2004-09-14 17:02:47

by Peter Mc Aulay

[permalink] [raw]
Subject: pdc202xx_new + software raid0 freezes on array writes

Hi...

[NOTE: Please CC replies to me personally as I'm not a list subscriber.
Thank you.]

I was wondering if anyone could help me at all with a little problem I'm
having.

I have 4 Western Digital 200GB hard disks (WDC WD2000JB) in a software
RAID0 setup, two each connected to a Promise Ultra100TX2 (PDC20268) and
an Ultra133TX2 (PDC20269) (pdc202XX_new driver compiled into the
kernel). The system itself is a K6-2 450Mhz CPU on an ATX mainboard of
unknown brand using the ALi M1541/5229 chipset (ALI15X3). It boots from
a seperate Seagate (ST38410A) hard disk connected to the on-board
controller.

Whenever I try to write more than a certain amount (which is variable,
about 10 to 60 MB) *to* the RAID array, the whole system locks up
silently, hard.

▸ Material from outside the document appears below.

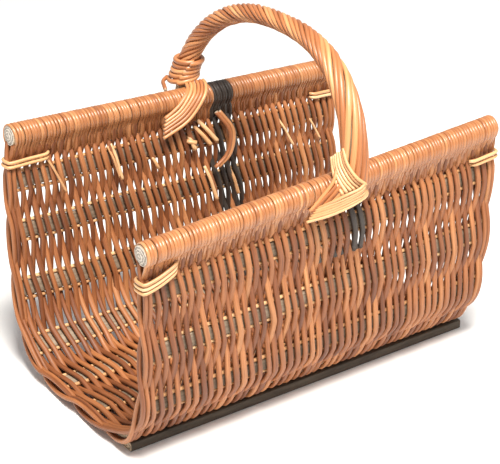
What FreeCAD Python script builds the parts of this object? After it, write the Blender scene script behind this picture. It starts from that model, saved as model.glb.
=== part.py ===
import FreeCAD, Part
import math
import os

# Open-ended woven willow log basket, in millimetres.
# X runs along the two rails, Y goes across, Z is up, and Z = 0 is under the runners.
# The near side is -Y and the left end is -X.

os.makedirs("parts", exist_ok=True)
V = FreeCAD.Vector

# ---- Willow and timber sizes ----
weaver_d = 5.2
rib_thick = 5.4
lath_w = 20.0
edge_rod_d = 4.4
pole_d = 23.0
rail_wrap_d = 28.0
bow_d = 14.0
wrap_apex_d = 22.5
wrap_near_foot_d = 32.0
wrap_far_foot_d = 26.0
lashing_d = 39.5
lashing_rod_d = 6.6
rod_facets = 10

# ---- Overall shape of the trough ----
rail_half_l = 250.0
far_rail_left_x = -236.0
rail_half_span = 157.0
rail_axis_z = 288.0
floor_gap = 5.0
squareness = 4.7
side_lean = 0.052
web_half = rib_thick / 2 + weaver_d
bottom_z = floor_gap + web_half

# ---- Hand-made unevenness: how far each rail end is off from level and square ----
near_end_rise = 9.0
near_end_shift = 8.0
far_end_drop = 15.0
far_end_shift = 10.0
left_bulge_near = 2.0
left_bulge_far = 8.0
right_bulge = 3.0

# ---- Ribs: distance of each lath's centre along the U from its own side's rail ----
near_ribs = [54.0, 131.0, 208.0, 287.0, 368.0]
far_ribs = [56.0, 120.0, 192.0, 262.0, 330.0]
rod_gap = 0.15
channel_half_w = lath_w / 2 + edge_rod_d + 2 * rod_gap
rib_end_inset = 1.5

# ---- Runners under the trough ----
runner_w = 30.0
runner_h = 12.0
runner_outer_y = 106.0
runner_x0 = -236.0
runner_x1 = 258.0

# ---- Handle ----
handle_foot_y = 184.75
handle_centre_y = -1.75
handle_foot_z = 266.0
handle_near_x = 10.0
handle_far_x = 22.0
handle_apex_shift = 26.0
handle_top_z = 429.5
handle_fullness = 2.38
handle_uneven = 6.0
wrap_start_z = 304.0
lashing_turns = 5


def superellipse(a):
    """Point (y, z) of the level U-shaped middle line; a runs from 0 (near rail) to pi."""
    c = math.cos(a)
    s = abs(math.sin(a))
    y = -rail_half_span * math.copysign(abs(c) ** (2 / squareness), c)
    z = bottom_z + (rail_axis_z - bottom_z) * (1 - s ** (2 / squareness))
    lean = 1 - side_lean * (rail_axis_z - z) / rail_axis_z
    return y * lean, z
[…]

No more network, no Oops, syslog entry or console
message, the magic SysRq key doesn't work, keyboard LEDs are dead. The
only way to get the system back up is via a hard reset or power cycle.

But I can read as much as I like *from* the array just fine. Smaller
writes work fine as well.

I've reproduced this with kernel versions 2.4.23 and 2.4.27 with a
variety of compilation options to no effect, as well as fiddling with
kernel boot parameters, hdparm settings, testing the RAM, flashing the
Ultra100TX2 BIOS so they both are version 2.20.0.15, increasing the PCI
latency and checking the PnP settings for IRQ and DMA channels in the
(AMI) BIOS, moving the PCI cards around, changing the cables, and
checking the cooling. There is no APIC so I can't use the NMI oopser.
I've defined ATA_DEBUG and ATA_VERBOSE_DEBUG in include/linux/libata.h
and PDC202XX_DEBUG_DRIVE_INFO and PDC202XX_DECODE_REGISTER_INFO in
drivers/ide/pci/pdc202xx_new.h. Not a peep. Dmesg reports nothing
irregular during boot. Current kernel version is "Linux version 2.4.27
(pmcaulay@chernobyl) (gcc version 2.95.4 20011002 (Debian prerelease))
#10 Tue Sep 14 00:06:09 CEST 2004".

If I disable DMA on the drives that make up the RAID array (using
hdparm), I get lots of syslog entries like these every time something is
written and the system freezes for a little while (1-2 seconds) on every
bus reset:

kernel: hdg: status error: status=0x58 { DriveReady SeekComplete DataRequest }
kernel:
kernel: hdg: drive not ready for command
kernel: hdg: status timeout: status=0xd0 { Busy }
kernel:
kernel: PDC202XX: Secondary channel reset.
kernel: hdg: drive not ready for command
kernel: ide3: reset: success

(Controller, channel and drive varies.)

The system does not always lock up permanently however, and disk writes
sometimes complete correctly. This is the only way I could get it to
work at all, but the system isn't exactly usable this way (the
stuttering also affects ssh sessions and the console, and very large
writes eventually lead to bad crashes which occasionally damage the
filesystem).

Other thoughts:
- The same combination of controllers and drives used to work fine with
a Pentium 166 + Intel Triton mainboard, but I'm no longer sure which
kernel version I was using at the time.
- There were no problems writing to a 80GB Hitachi DeskStar on any
channel of either Promise controllers, but I didn't test all channels
at the same time.
- I've swapped out the UltraTX2 for a Highpoint Rocket133 (hpt302, using
vendor driver 1.2 which pretends to be SCSI, not IDE) and the array
still crashes, but not quite as often.
- If I connect all drives to the HPT302 everything works fine (the
pdc20268 is still installed but not connected).
- Disks connected to the on-board IDE controllers have no problems.

lspci -v:

00:00.0 Host bridge: Acer Laboratories Inc. [ALi] M1541 (rev 04)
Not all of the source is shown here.